[Stated task] Return, word for word, the lines from the line holding "-1), End(inner_bend, ball_radius)" through the line holding "imported = [obj". Include both end lines and no others.

==== Listed entries ====

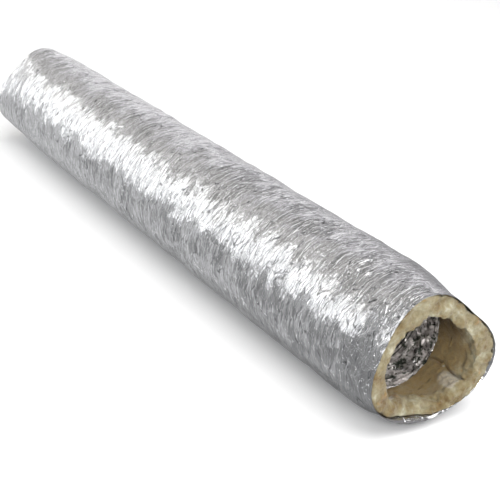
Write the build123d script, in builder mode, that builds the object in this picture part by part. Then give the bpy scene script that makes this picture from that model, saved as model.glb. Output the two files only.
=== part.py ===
from build123d import *
from math import asin, degrees, sin, sqrt
from typing import NamedTuple
import os

# Insulated flexible air duct: a foil core stiffened by a wire helix, wrapped in a glass-wool
# blanket inside a crinkled foil jacket, and cut square at both ends.
#
# The duct lies along X on the plane z = 0, with its middle at x = 0 and its near end at +X.
# It bends and shortens along its whole length, so every layer is made in stretches. Stretches
# that bend against each other meet on a ball round the bend, and stretches that slide meet on
# a plane across the duct.

# Core: two plies of foil laminate with a spring-wire helix between them
CORE_BORE = 127.0
FILM = 0.4
WIRE = 1.2
WIRE_PITCH = 48.0
WIRE_PHASE = 145.0
WIRE_SLIP = 0.1
CORE_LENGTH = 1080.0

# Sleeve: the wool blanket and the jacket, which stand past the core at both ends
WOOL_SLIP = 0.3
WOOL_THICKNESS = 25.1
JACKET_SLIP = 0.2
SLEEVE_OVERHANG = 60.0
SAG = 5.0

# Lengths that bend, shorten and slide, counted outwards from the middle
BEND_ZONE = 80.0
SHORTENING_ZONE = 130.0
SEAM_SETBACK = 20.0
CUFF_LENGTH = 82.0

# Ends of the stretches
BALL_MARGIN = 4.3
BALL_GAP = 0.5
SEAM_GAP = 0.4
ENVELOPE_MARGIN = 2.3
WIRE_END_GAP = 2.0

# Radii, from the bore outwards
inner_ply_radius = CORE_BORE / 2
wire_radius = inner_ply_radius + FILM + WIRE_SLIP + WIRE / 2
outer_ply_radius = wire_radius + WIRE / 2 + WIRE_SLIP
wool_radius = outer_ply_radius + FILM + WOOL_SLIP
wool_outer_radius = wool_radius + WOOL_THICKNESS
jacket_radius = wool_outer_radius + JACKET_SLIP + FILM
ball_radius = jacket_radius + BALL_MARGIN
envelope_radius = jacket_radius + ENVELOPE_MARGIN

# Stations along the duct, from the middle to the near end
inner_bend = BEND_ZONE / 2
sliding_seam = BEND_ZONE + SHORTENING_ZONE - SEAM_SETBACK
outer_bend = BEND_ZONE + SHORTENING_ZONE + BEND_ZONE / 2
lift = outer_bend + BEND_ZONE
core_end = CORE_LENGTH / 2
sleeve_end = core_end + SLEEVE_OVERHANG
cuff_seam = sleeve_end - CUFF_LENGTH

axis_height = jacket_radius - SAG
duct_axis = Axis((0, 0, axis_height), (1, 0, 0))


class End(NamedTuple):
    """Where a stretch ends: on a plane, or on a ball round a bend when it has a radius."""

    station: float
    ball: float = 0
    side: int = 1

    def at(self, radius):
        """Where the end passes a given distance from the duct's axis."""
        if not self.ball:
            return self.station
        return self.station + self.side * sqrt(self.ball**2 - radius**2)

    def corner(self, radius):
        return (self.at(radius), axis_height + radius)


def draw_end(end):
    """Draws an end in the plane of the duct's axis, from the axis to clear of the jacket."""
    if not end.ball:
        return Line(end.corner(0), end.corner(envelope_radius))
    half_way = end.ball * sin(asin(envelope_radius / end.ball) / 2)
    return ThreePointArc(end.corner(0), end.corner(half_way), end.corner(envelope_radius))


def draw_outline(radius, underside):
    """Draws a round section, flattened underneath where the duct's weight rests on it."""
    if underside is None:
        CenterArc((0, axis_height), radius, 0, 360)
        return
    half_width = sqrt(radius**2 - (axis_height - underside) ** 2)
    right, left = (half_width, underside), (-half_width, underside)
    ThreePointArc(right, (0, axis_height + radius), left)
    Line(left, right)


def make_layer(layer, stretch, low, high, outside, inside, mirrored):
    """One layer of one stretch; each face is a radius and the height of its underside."""
    first = min(low.at(0), low.at(envelope_radius))
    last = max(high.at(0), high.at(envelope_radius))
    with BuildPart() as tube:
        with BuildSketch(Plane.YZ.offset(first)):
            with BuildLine():
                draw_outline(*outside)
            make_face()
            with BuildLine():
                draw_outline(*inside)
            make_face(mode=Mode.SUBTRACT)
        extrude(amount=last - first)
        with BuildSketch(Plane.XZ):
            with BuildLine():
                low_edge = draw_end(low)
                high_edge = draw_end(high)
                Line(low_edge @ 0, high_edge @ 0)
                Line(low_edge @ 1, high_edge @ 1)
            make_face()
        revolve(axis=duct_axis, mode=Mode.INTERSECT)
        if mirrored:
            mirror(about=Plane.YZ, mode=Mode.REPLACE)
    tube.part.label = f"{layer}_{stretch}"
    export_step(tube.part, f"parts/{tube.part.label}.step")


def make_wire(stretch, low, high, mirrored):
    """The turns of the wire helix between two stations; its hand is the same all along."""
    if mirrored:
        low, high = -high, -low
    with BuildPart() as coil:
        with BuildLine() as path:
            Helix(WIRE_PITCH, high - low, wire_radius, direction=(1, 0, 0))
        with BuildSketch(Plane(origin=path.line @ 0, z_dir=path.line % 0)):
            Circle(WIRE / 2)
        sweep(is_frenet=True)
    with BuildPart() as wire:
        with Locations((low, 0, axis_height)):
            add(coil.part, rotation=(WIRE_PHASE + 360 * low / WIRE_PITCH, 0, 0))
    wire.part.label = f"helix_wire_{stretch}"
    export_step(wire.part, f"parts/{wire.part.label}.step")


def make_sleeve(stretch, low, high, mirrored=False):
    """The foil jacket and the glass wool inside it; both lie flat on the floor."""
    jacket_outside = (jacket_radius, 0)
    jacket_inside = (jacket_radius - FILM, FILM)
    wool_outside = (wool_outer_radius, FILM + JACKET_SLIP)
    wool_inside = (wool_radius, None)
    make_layer("outer_jacket", stretch, low, high, jacket_outside, jacket_inside, mirrored)
    make_layer("glass_wool", stretch, low, high, wool_outside, wool_inside, mirrored)


def make_core(stretch, low, high, mirrored=False):
    """The two plies of the core and the wire between them."""
    for layer, radius in (
        ("core_outer_ply", outer_ply_radius),
        ("core_inner_ply", inner_ply_radius),
    ):
        outside = (radius + FILM, None)
        inside = (radius, None)
        make_layer(layer, stretch, low, high, outside, inside, mirrored)
    first = low.at(wire_radius) + WIRE_END_GAP
    last = high.at(wire_radius) - WIRE_END_GAP
    make_wire(stretch, first, last, mirrored)


def make_half(half, mirrored):
    """The four stretches and the cuff between the middle stretch and one end of the duct."""
    socket_radius = ball_radius + BALL_GAP
    stretches = (
        (End(inner_bend, socket_radius), End(sliding_seam)),
        (End(sliding_seam + SEAM_GAP), End(outer_bend, ball_radius)),
        (End(outer_bend, socket_radius), End(lift, ball_radius)),
    )
    for number, (low, high) in enumerate(stretches, start=1):
        make_sleeve(f"{half}_{number}", low, high, mirrored)
        make_core(f"{half}_{number}", low, high, mirrored)
    last_low = End(lift, socket_radius)
    make_sleeve(f"{half}_4", last_low, End(cuff_seam), mirrored)
    make_core(f"{half}_4", last_low, End(core_end), mirrored)
    make_sleeve(f"{half}_cuff", End(cuff_seam + SEAM_GAP), End(sleeve_end), mirrored)


os.makedirs("parts", exist_ok=True)

middle_ends = End(-inner_bend, ball_radius, -1), End(inner_bend, ball_radius)
make_sleeve("middle", *middle_ends)
make_core("middle", *middle_ends)
make_half("near", mirrored=False)
make_half("far", mirrored=True)

free_angle = degrees(2 * asin(sqrt(ball_radius**2 - jacket_radius**2) / ball_radius))
print(f"outside diameter {2 * jacket_radius:.1f}, axis {axis_height:.1f} above the floor")
print(f"the balls stay inside their sockets up to a bend of about {free_angle:.0f} degrees")
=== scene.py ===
import math

import bmesh
import bpy
import numpy as np
from mathutils import Matrix, Vector


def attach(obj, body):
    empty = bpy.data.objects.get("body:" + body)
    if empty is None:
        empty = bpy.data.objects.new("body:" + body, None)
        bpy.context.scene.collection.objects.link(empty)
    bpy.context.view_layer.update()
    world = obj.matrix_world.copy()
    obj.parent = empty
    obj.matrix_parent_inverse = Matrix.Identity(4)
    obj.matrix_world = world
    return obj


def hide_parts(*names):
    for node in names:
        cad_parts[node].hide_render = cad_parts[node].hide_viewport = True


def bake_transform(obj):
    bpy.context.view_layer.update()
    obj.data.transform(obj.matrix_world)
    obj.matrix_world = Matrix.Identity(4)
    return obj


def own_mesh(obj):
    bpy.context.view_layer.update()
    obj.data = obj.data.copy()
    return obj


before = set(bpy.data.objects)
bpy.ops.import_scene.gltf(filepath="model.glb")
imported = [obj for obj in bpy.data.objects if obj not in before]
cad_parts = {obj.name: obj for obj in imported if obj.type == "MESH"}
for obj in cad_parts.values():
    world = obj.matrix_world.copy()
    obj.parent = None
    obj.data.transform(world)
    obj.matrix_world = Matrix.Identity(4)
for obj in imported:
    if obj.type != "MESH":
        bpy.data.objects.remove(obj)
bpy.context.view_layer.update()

# ---------------------------------------------------------------------------
# The duct's shape is worked out in millimetres on one surface, with x along the duct and the
# angle phi round it from +Y through the top, and is cut into a piece for each joint only when
# the meshes are made. So neighbouring pieces meet exactly.
# ---------------------------------------------------------------------------
MM = 0.001
AXIS_Z = 86.7
HALF_LENGTH = 600.0
CORE_HALF = 540.0
JACKET_R = 91.3
WOOL_OUT_R = 87.6
WOOL_IN_R = 66.9
CORE_R = 64.6
CORE_CLEAR_R = 67.4
WIRE_PITCH = 48.0
WIRE_PHASE = math.radians(145.0)
TURN = 2 * math.pi

# Where each joint's bend or slide happens, from the middle of the duct outwards
ZONES = (
    (0.0, 80.0, "1_bend"),
    (80.0, 210.0, "2_stretch"),
    (210.0, 290.0, "3_bend"),
    (290.0, 370.0, "4_lift"),
    (370.0, 600.0, "5_cuff"),
)
CUFF_ZONE = len(ZONES) - 1


def zone_bodies(half, number):
    """The two bodies that a zone of the near or far half lies between."""
    bodies = ["middle"] + [f"{half}_{i}" for i in (1, 2, 3, 4)] + [f"{half}_cuff"]
    return bodies[number], bodies[number + 1]


# ---------------------------------------------------------------------------
# Noise on a grid that closes on itself round the duct
# ---------------------------------------------------------------------------
TABLE = np.random.default_rng(20261).uniform(-1, 1, 1 << 16)
TABLE_MASK = (1 << 16) - 1
# Large odd numbers that scatter a grid point's indices and seed over the table
HASH_I, HASH_J, HASH_K, HASH_SEED = 7919, 104729, 50021, 15487
HASH_CROSS = 8191


def lattice(i, j, seed, count, twist=0):
    """A random value at a grid point; after count points the grid has moved along by twist."""
    turns = np.floor_divide(j, count)
    j = j - turns * count
    i = i - turns * twist
    key = i * HASH_I + j * HASH_J + seed * HASH_SEED + (i * j) % HASH_CROSS
    return TABLE[key & TABLE_MASK]


def cell_corners(i, j, seed, count, twist):
    """The random values at the four corners of a cell: low u and v, then high u, high v, both."""
    offsets = ((0, 0), (1, 0), (0, 1), (1, 1))
    return [lattice(i + di, j + dj, seed, count, twist) for di, dj in offsets]


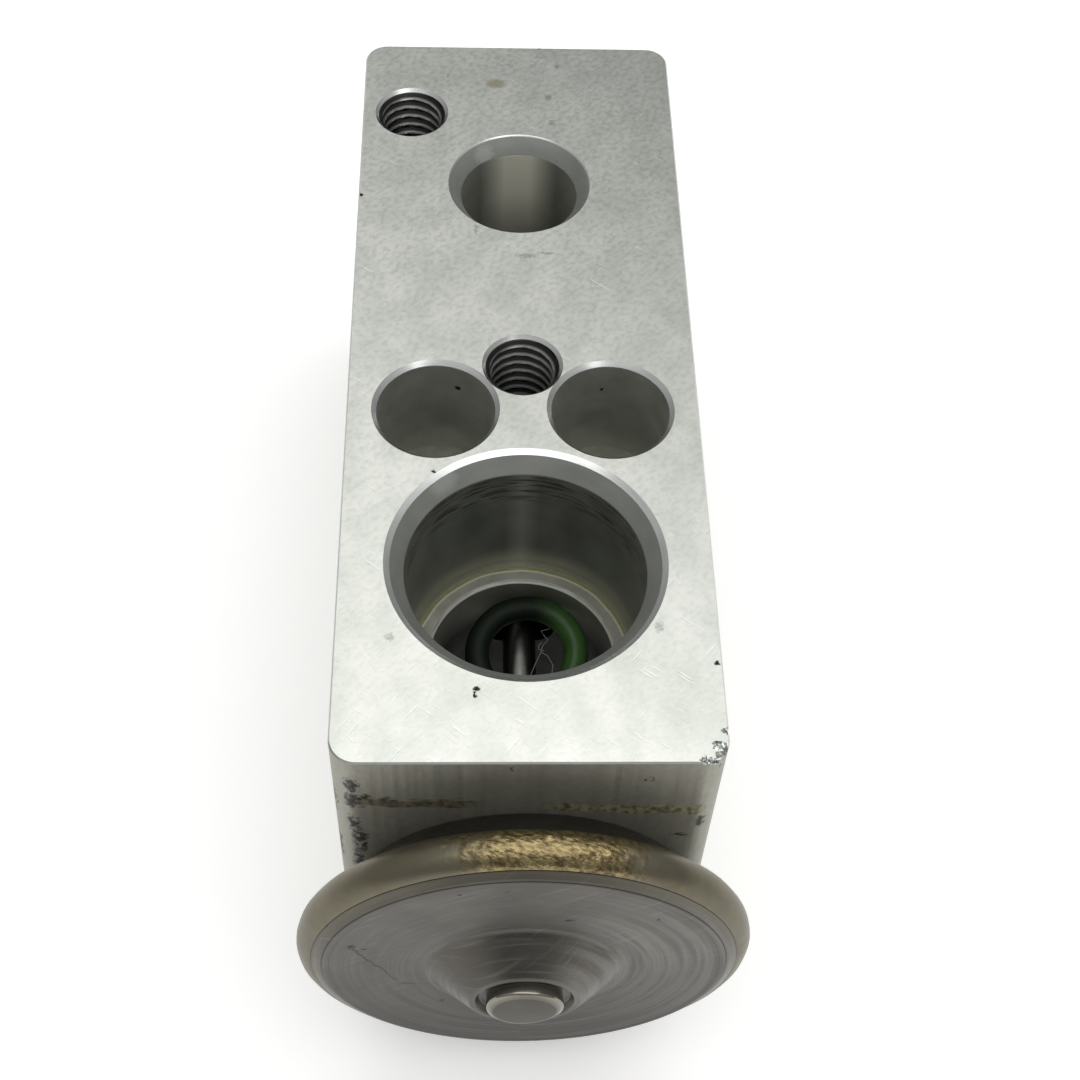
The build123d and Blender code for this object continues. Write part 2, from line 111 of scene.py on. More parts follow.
TABLE_SIZE = 1.6
PAPER_WHITE = "#F4F4F3"
PAPER_ROUGHNESS = 0.9
PAPER_GLOW = 0.35
TENT_TOP = 0.66
TENT_HORIZON = 0.2
OVERHEAD_POWER = 2.1
OVERHEAD_SIZE = 0.7
OVERHEAD_PLACE = Vector((0.06, -0.02, 0.55))
OVERHEAD_TARGET = Vector((0, 0, 20 * MM))

paper = new_material("white_paper")
tree = paper.node_tree
paper_shader = add(tree, "BsdfPrincipled", {"Base Color": PAPER_WHITE, "Roughness": PAPER_ROUGHNESS})
seen = add(tree, "LightPath")
lift = add(tree, "Emission", {"Color": PAPER_WHITE, "Strength": PAPER_GLOW})
nothing = add(tree, "Emission", {"Strength": 0.0})
seen_or_mirrored = add(tree, "Math", {
    0: seen.outputs["Is Camera Ray"], 1: seen.outputs["Is Glossy Ray"]}, operation="MAXIMUM")
glow = add(tree, "MixShader", {0: seen_or_mirrored, 1: nothing, 2: lift})
both = add(tree, "AddShader", {0: paper_shader, 1: glow})
add(tree, "OutputMaterial", {"Surface": both})

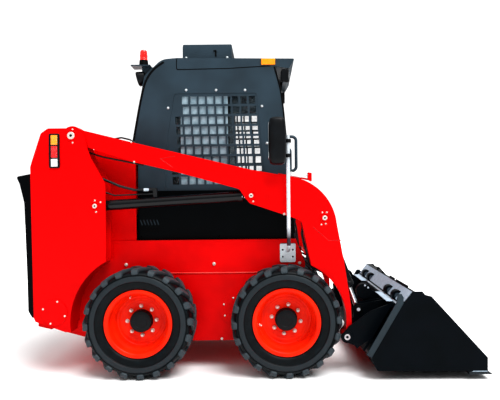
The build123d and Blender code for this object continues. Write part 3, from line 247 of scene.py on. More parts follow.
finishes = {
    # the red body takes painted shade towards the ground
    "body_red": makePaintedSteel("red gloss enamel on steel", "#EA0003", "#D60002", 0.4, gloss=0.07, dustAndPaintedLight=0.3),
    "rim_orange": makePaintedSteel("orange-red enamel on steel", "#F22A06", "#DC1E04", 0.35, gloss=0.12, patch=0.1),
    "cab_black": makePaintedSteel("satin black powder coat on steel", "#2F404B", "#26343D", 0.4, 0.0016, 0.25, 0.3),
    "panel_black": makePaintedSteel("black powder coat on steel", "#030609", "#020406", 0.38, 0.0016, 0.15, 0.07),
    "bucket_black": makePaintedSteel("black enamel on steel plate", "#050B11", "#03080C", 0.42, 0.002, 0.15, 0.07),
    "edge_steel": makeBareSteel("hot-rolled edge steel", "#3A4146", "#16191C", 0.42, 0.08, 0.8),
    "cylinder_black": makePaintedSteel("gloss black cylinder enamel", "#070A0E", "#040608", 0.25, 0.003, 0.1, 0.3,
                                       0.08),
    "rod_chrome": makeBareSteel("hard-chromed rod", "#F2F4F5", "#D9DDE0", 0.15, 0.02),
    "tyre_rubber": makeTyreRubber(),
    "window_glass": makeGlass("tinted safety glass", "#5E6C72", "#8D9CA2", 0.1),
    "black_plastic": makePlastic("moulded ABS", "#0E1216", "#07090C", 0.42, gloss=0.2),
    "lamp_plastic": makeLens("red acrylic lens", "#D40A0A", "#F02018"),
    "beacon_red": makeLens("red polycarbonate dome", "#F00808", "#FF2A20", 0.25),
    "seat_vinyl": makeVinyl(),
    "hose_rubber": makePlastic("braided hose cover", "#14171A", "#0B0D0F", 0.45, 0.002),
    "zinc_steel": makePlated("zinc-plated steel", "#E8EEF0", "#C4CED2", 0.35, 0.4),
    "engine_iron": makeCastIron(),
}
postMaterial = makePost()
for part in frame["record"]["subparts"]:
    mesh = frame["nodes"][part["node"]].data
    mesh.materials.clear()
    mesh.materials.append(postMaterial if "mirror_post" in part["node"] else finishes[part["material_slot"]])

# finishes of small pieces, which share the slot named with each
trims = {
    "amber": ("lamp_plastic", makeLens("amber acrylic lens", "#FF8A00", "#FFA820", 0.2)),
    "red": ("lamp_plastic", makeLens("deep red acrylic lens", "#B80008", "#D8080E", 0.1)),
    "white": ("lamp_plastic", makeLens("clear acrylic lens", "#D9DEE0", "#FFFFFF", 0.1)),
    "brass": ("zinc_steel", makePlated("dulled zinc plating", "#E6DED6", "#C9BFB8", 0.3, 0.38, 0.004)),
    # pale grey standing for the sky's reflection on black paint: painted reflection on the bucket's flange and pads, a
    # painted highlight on the cutter lines
    "pale": ("zinc_steel", makePlated("pale grey painted sky reflection on black steel", "#B9CBDA", "#A2B5C6", 0.0, 0.5, 0.02)),
    # bright grey: the own colour of small fittings, and a painted highlight on the bucket's strips
    "bright": ("zinc_steel", makePlated("ground steel and painted highlight", "#C9D6E0", "#AEBCC8", 0.0, 0.45, 0.01)),
    "mirror": ("rod_chrome", makeBareSteel("silvered mirror glass", "#F4F7F8", "#EDF1F2", 0.09, 0.3)),
    "seam": ("body_red", makePaintedSteel("weld bead under red enamel", "#C80006", "#A80004", 0.4, 0.002, 0.02, 0.3)),
    "rib": ("bucket_black", makePaintedSteel("grey-black enamel on rib", "#24323A", "#1C282F", 0.42, 0.002, 0.15, 0.3)),
    # a nearly opaque pale blue-grey pane: painted light that stands for the bright view through the glass
    "pane": ("window_glass", makeGlass("pale sliding pane of painted light", "#7C95A2", "#A9BFCA", 0.88, 0.25)),
    # lighter red for a painted highlight along the chassis' fold and sill
    "edge": ("body_red", makePaintedSteel("painted highlight on red enamel edge", "#FF5046", "#FF3830", 0.25, 0.002, 0.1, 0.4,
                                          0.4)),
    "ring": ("zinc_steel", makePlated("machined bushing face", "#C9C3C6", "#A89FA3", 0.2, 0.4, 0.004)),
    "dark": ("black_plastic", makePlastic("black rubber moulding", "#040506", "#020303", 0.6, gloss=0.1)),
    "grey": ("bucket_black", makePaintedSteel("worn enamel on casting", "#46525C", "#333D46", 0.45, 0.002, 0.03, 0.2)),
}
print("finishes set:", len(finishes) + len(trims))


# ---- shapes: each is a pair, an array of points and a list of faces

def evenAngles(count):
    # angles evenly spaced round a circle, from zero
    return np.linspace(0, 2 * np.pi, count, endpoint=False)


def gridFaces(rows, columns, wrapRows=False, wrapColumns=False):
    # quads of a grid whose points are numbered row by row
    r = np.arange(rows if wrapRows else rows - 1)[:, None]
    c = np.arange(columns if wrapColumns else columns - 1)[None, :]
    nextR, nextC = (r + 1) % rows, (c + 1) % columns
    corners = np.stack([r * columns + c, r * columns + nextC, nextR * columns + nextC, nextR * columns + c], -1)
    return corners.reshape(-1, 4).tolist()


def power(base, exponent):
    # the size of the base raised to a power, with the base's own sign
    return np.sign(base) * abs(base) ** exponent


def capped(levels, ring):
    # faces of a tube of rings, closed by one face at each end
    count = levels * ring
    return gridFaces(levels, ring, wrapColumns=True) + [list(range(ring)), list(range(count - ring, count))]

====

[Expected answer]
middle_ends = End(-inner_bend, ball_radius, -1), End(inner_bend, ball_radius)
make_sleeve("middle", *middle_ends)
make_core("middle", *middle_ends)
make_half("near", mirrored=False)
make_half("far", mirrored=True)

free_angle = degrees(2 * asin(sqrt(ball_radius**2 - jacket_radius**2) / ball_radius))
print(f"outside diameter {2 * jacket_radius:.1f}, axis {axis_height:.1f} above the floor")
print(f"the balls stay inside their sockets up to a bend of about {free_angle:.0f} degrees")
=== scene.py ===
import math

import bmesh
import bpy
import numpy as np
from mathutils import Matrix, Vector


def attach(obj, body):
    empty = bpy.data.objects.get("body:" + body)
    if empty is None:
        empty = bpy.data.objects.new("body:" + body, None)
        bpy.context.scene.collection.objects.link(empty)
    bpy.context.view_layer.update()
    world = obj.matrix_world.copy()
    obj.parent = empty
    obj.matrix_parent_inverse = Matrix.Identity(4)
    obj.matrix_world = world
    return obj


def hide_parts(*names):
    for node in names:
        cad_parts[node].hide_render = cad_parts[node].hide_viewport = True


def bake_transform(obj):
    bpy.context.view_layer.update()
    obj.data.transform(obj.matrix_world)
    obj.matrix_world = Matrix.Identity(4)
    return obj


def own_mesh(obj):
    bpy.context.view_layer.update()
    obj.data = obj.data.copy()
    return obj


before = set(bpy.data.objects)
bpy.ops.import_scene.gltf(filepath="model.glb")
imported = [obj for obj in bpy.data.objects if obj not in before]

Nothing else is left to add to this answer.